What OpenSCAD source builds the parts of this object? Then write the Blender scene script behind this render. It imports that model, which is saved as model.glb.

--

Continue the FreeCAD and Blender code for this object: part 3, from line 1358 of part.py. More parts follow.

==

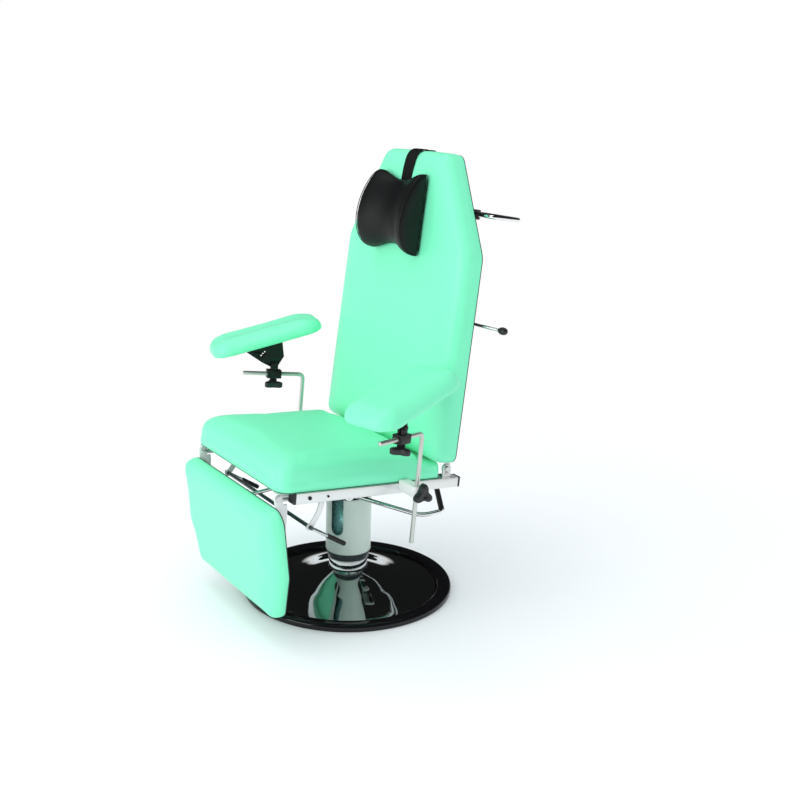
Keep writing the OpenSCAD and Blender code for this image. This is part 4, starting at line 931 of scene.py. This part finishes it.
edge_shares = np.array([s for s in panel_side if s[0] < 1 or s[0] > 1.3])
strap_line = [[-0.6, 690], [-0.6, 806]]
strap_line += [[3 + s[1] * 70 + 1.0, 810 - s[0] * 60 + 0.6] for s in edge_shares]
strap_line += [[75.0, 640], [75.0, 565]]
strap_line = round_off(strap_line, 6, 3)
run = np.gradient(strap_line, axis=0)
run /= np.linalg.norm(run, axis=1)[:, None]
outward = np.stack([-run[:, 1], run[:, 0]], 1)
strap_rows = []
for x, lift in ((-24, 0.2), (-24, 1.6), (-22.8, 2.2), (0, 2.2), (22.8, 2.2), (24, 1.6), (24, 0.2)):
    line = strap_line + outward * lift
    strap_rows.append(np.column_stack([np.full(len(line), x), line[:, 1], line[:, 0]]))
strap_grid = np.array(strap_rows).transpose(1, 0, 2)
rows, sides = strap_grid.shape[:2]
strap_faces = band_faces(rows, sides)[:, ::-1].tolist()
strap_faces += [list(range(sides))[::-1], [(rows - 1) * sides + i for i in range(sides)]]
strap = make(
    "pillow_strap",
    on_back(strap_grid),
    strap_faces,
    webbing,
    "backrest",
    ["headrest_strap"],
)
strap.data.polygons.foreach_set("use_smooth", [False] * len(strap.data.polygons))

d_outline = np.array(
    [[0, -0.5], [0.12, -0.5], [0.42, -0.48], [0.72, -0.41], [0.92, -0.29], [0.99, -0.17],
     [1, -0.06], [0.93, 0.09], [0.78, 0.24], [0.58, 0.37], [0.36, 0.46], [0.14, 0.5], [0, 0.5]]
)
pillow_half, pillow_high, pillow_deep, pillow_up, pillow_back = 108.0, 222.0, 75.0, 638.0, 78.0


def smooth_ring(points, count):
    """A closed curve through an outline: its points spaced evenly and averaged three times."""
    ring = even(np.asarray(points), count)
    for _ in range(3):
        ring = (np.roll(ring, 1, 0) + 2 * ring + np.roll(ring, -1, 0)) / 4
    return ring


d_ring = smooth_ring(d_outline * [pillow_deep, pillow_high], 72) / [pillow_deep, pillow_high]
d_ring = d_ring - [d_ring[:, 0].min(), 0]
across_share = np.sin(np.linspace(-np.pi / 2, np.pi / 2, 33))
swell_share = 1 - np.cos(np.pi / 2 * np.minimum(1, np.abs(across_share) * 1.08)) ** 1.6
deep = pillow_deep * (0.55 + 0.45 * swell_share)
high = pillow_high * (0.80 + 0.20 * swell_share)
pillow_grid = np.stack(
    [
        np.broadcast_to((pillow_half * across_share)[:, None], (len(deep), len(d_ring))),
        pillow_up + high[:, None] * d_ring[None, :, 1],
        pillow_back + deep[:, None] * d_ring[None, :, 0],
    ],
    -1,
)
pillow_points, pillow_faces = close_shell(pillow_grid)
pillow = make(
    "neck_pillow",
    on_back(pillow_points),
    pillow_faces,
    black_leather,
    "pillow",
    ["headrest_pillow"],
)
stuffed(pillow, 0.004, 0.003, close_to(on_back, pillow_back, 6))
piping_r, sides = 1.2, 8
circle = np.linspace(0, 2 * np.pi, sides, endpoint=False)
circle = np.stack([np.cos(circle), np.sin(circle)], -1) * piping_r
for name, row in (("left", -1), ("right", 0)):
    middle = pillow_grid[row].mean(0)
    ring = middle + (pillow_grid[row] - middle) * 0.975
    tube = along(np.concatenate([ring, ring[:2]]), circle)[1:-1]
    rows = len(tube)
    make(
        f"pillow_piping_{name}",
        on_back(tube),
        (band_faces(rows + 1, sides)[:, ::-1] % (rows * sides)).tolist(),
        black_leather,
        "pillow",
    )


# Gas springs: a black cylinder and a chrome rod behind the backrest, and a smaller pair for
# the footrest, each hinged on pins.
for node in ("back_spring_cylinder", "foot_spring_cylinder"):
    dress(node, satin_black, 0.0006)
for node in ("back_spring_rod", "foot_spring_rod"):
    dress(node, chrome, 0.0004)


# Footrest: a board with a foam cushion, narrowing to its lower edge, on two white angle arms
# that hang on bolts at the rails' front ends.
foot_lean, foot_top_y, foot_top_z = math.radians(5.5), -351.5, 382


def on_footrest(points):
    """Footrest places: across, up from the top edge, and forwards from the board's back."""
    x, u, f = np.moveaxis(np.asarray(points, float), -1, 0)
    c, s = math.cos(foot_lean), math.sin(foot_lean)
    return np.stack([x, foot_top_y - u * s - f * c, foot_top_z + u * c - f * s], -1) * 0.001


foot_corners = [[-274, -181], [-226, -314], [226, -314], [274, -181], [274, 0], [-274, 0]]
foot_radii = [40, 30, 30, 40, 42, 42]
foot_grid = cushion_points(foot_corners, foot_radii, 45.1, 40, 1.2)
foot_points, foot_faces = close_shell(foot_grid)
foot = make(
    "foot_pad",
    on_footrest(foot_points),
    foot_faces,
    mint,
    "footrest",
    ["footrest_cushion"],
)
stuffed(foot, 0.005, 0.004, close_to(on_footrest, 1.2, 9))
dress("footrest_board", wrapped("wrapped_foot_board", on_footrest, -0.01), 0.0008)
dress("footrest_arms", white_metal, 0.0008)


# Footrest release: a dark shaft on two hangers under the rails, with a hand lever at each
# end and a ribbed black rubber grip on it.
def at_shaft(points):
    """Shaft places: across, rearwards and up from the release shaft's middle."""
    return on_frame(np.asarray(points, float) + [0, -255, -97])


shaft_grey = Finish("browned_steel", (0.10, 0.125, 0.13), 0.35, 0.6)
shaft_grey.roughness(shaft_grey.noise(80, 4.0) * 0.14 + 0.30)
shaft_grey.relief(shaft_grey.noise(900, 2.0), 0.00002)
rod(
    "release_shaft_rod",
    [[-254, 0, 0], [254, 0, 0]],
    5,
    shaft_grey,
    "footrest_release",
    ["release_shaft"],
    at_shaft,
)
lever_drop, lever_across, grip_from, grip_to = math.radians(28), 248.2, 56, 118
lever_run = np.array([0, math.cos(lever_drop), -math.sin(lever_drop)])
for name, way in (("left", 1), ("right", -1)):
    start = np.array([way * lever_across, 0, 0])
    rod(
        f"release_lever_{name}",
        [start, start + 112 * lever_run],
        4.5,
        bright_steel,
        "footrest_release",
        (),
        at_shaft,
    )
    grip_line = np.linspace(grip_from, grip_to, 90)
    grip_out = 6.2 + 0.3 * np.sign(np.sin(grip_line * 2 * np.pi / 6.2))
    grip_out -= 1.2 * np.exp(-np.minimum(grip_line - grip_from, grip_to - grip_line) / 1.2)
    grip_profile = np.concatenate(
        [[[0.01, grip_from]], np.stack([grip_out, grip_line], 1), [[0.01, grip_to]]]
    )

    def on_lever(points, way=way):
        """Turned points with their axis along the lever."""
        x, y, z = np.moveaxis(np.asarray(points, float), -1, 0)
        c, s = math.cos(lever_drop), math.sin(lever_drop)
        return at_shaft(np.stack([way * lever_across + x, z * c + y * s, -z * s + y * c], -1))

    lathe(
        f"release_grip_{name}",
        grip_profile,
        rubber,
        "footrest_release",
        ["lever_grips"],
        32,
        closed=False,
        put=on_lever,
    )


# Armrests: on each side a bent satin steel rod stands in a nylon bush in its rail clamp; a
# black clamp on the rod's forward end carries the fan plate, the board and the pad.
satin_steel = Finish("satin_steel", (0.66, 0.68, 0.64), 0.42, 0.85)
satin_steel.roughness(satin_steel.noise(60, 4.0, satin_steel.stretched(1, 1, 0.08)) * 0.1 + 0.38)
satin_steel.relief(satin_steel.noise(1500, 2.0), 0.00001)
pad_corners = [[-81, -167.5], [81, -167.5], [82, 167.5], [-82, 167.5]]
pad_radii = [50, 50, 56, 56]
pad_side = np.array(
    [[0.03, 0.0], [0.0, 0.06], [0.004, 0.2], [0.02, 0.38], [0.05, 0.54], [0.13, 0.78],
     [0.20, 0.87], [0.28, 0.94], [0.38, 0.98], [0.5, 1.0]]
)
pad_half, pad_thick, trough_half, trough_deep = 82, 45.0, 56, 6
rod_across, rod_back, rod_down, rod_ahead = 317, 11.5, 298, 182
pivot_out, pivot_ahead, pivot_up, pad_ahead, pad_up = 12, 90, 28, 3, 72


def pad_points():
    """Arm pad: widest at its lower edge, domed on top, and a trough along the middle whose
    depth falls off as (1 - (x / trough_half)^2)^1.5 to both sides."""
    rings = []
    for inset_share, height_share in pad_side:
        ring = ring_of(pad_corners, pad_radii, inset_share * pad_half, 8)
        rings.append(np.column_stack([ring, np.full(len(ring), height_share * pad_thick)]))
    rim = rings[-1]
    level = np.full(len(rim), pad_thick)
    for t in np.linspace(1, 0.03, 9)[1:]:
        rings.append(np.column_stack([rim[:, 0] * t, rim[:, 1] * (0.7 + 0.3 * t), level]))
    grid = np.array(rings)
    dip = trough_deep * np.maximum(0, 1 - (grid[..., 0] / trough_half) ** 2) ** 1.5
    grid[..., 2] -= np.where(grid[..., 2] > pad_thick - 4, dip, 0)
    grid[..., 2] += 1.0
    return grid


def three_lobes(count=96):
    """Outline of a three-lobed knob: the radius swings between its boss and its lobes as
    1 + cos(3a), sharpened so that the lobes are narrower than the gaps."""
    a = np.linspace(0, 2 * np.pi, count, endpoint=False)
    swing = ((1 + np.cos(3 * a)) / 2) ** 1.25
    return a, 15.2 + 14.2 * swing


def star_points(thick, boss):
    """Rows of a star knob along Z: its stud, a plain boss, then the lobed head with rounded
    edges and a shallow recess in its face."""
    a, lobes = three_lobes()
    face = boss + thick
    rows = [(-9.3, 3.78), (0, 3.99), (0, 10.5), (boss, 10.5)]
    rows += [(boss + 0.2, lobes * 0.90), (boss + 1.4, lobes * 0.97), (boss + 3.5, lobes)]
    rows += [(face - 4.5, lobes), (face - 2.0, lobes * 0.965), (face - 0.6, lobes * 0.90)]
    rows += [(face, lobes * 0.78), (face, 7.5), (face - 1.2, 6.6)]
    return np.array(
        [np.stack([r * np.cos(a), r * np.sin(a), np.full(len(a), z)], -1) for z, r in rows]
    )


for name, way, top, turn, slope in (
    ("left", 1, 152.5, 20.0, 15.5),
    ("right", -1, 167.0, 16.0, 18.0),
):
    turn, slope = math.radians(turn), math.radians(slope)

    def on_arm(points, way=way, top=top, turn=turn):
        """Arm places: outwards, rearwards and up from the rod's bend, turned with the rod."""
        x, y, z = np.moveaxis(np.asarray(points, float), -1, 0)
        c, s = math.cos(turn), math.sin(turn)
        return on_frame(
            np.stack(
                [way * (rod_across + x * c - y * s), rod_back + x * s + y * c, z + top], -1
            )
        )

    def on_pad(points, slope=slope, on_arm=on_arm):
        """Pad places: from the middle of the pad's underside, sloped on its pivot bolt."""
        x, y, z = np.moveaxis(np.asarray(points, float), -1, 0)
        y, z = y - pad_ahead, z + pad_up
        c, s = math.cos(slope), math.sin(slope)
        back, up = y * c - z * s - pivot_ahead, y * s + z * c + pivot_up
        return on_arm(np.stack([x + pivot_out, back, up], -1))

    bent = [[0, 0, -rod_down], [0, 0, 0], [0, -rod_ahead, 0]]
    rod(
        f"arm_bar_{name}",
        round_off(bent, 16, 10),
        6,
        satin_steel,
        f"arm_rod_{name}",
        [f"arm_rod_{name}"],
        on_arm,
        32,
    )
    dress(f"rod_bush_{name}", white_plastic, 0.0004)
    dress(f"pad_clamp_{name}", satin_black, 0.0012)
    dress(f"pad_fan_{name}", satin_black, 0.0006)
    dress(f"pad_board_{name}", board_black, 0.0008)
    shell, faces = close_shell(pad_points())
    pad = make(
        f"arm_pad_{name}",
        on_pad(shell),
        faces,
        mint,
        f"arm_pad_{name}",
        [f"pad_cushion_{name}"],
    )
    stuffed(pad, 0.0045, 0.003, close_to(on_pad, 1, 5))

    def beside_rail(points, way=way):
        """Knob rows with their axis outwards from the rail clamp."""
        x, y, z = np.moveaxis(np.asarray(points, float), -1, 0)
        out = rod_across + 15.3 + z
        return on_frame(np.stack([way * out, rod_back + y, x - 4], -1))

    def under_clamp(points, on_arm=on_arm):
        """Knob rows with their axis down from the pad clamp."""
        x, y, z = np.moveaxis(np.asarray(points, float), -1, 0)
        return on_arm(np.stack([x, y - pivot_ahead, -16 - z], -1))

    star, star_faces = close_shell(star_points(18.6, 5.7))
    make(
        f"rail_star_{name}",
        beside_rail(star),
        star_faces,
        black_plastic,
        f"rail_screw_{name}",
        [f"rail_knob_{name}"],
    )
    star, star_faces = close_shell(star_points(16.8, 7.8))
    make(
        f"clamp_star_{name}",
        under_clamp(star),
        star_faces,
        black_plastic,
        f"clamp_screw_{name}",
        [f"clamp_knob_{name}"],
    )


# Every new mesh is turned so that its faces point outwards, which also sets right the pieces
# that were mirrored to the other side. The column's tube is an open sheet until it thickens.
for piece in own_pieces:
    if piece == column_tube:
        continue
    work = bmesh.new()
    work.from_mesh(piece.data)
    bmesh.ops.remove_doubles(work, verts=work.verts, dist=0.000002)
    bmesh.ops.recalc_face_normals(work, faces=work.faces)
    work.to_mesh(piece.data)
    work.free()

§ GIVEN TASK:
Retype the records above, but only those lines that fall between the line containing "Keep writing the" and the line containing "return ring", with both of those lines included, exactly as written.

§ RESPONSE TO THIS TASK:
Keep writing the OpenSCAD and Blender code for this image. This is part 4, starting at line 931 of scene.py. This part finishes it.
edge_shares = np.array([s for s in panel_side if s[0] < 1 or s[0] > 1.3])
strap_line = [[-0.6, 690], [-0.6, 806]]
strap_line += [[3 + s[1] * 70 + 1.0, 810 - s[0] * 60 + 0.6] for s in edge_shares]
strap_line += [[75.0, 640], [75.0, 565]]
strap_line = round_off(strap_line, 6, 3)
run = np.gradient(strap_line, axis=0)
run /= np.linalg.norm(run, axis=1)[:, None]
outward = np.stack([-run[:, 1], run[:, 0]], 1)
strap_rows = []
for x, lift in ((-24, 0.2), (-24, 1.6), (-22.8, 2.2), (0, 2.2), (22.8, 2.2), (24, 1.6), (24, 0.2)):
    line = strap_line + outward * lift
    strap_rows.append(np.column_stack([np.full(len(line), x), line[:, 1], line[:, 0]]))
strap_grid = np.array(strap_rows).transpose(1, 0, 2)
rows, sides = strap_grid.shape[:2]
strap_faces = band_faces(rows, sides)[:, ::-1].tolist()
strap_faces += [list(range(sides))[::-1], [(rows - 1) * sides + i for i in range(sides)]]
strap = make(
    "pillow_strap",
    on_back(strap_grid),
    strap_faces,
    webbing,
    "backrest",
    ["headrest_strap"],
)
strap.data.polygons.foreach_set("use_smooth", [False] * len(strap.data.polygons))

d_outline = np.array(
    [[0, -0.5], [0.12, -0.5], [0.42, -0.48], [0.72, -0.41], [0.92, -0.29], [0.99, -0.17],
     [1, -0.06], [0.93, 0.09], [0.78, 0.24], [0.58, 0.37], [0.36, 0.46], [0.14, 0.5], [0, 0.5]]
)
pillow_half, pillow_high, pillow_deep, pillow_up, pillow_back = 108.0, 222.0, 75.0, 638.0, 78.0


def smooth_ring(points, count):
    """A closed curve through an outline: its points spaced evenly and averaged three times."""
    ring = even(np.asarray(points), count)
    for _ in range(3):
        ring = (np.roll(ring, 1, 0) + 2 * ring + np.roll(ring, -1, 0)) / 4
    return ring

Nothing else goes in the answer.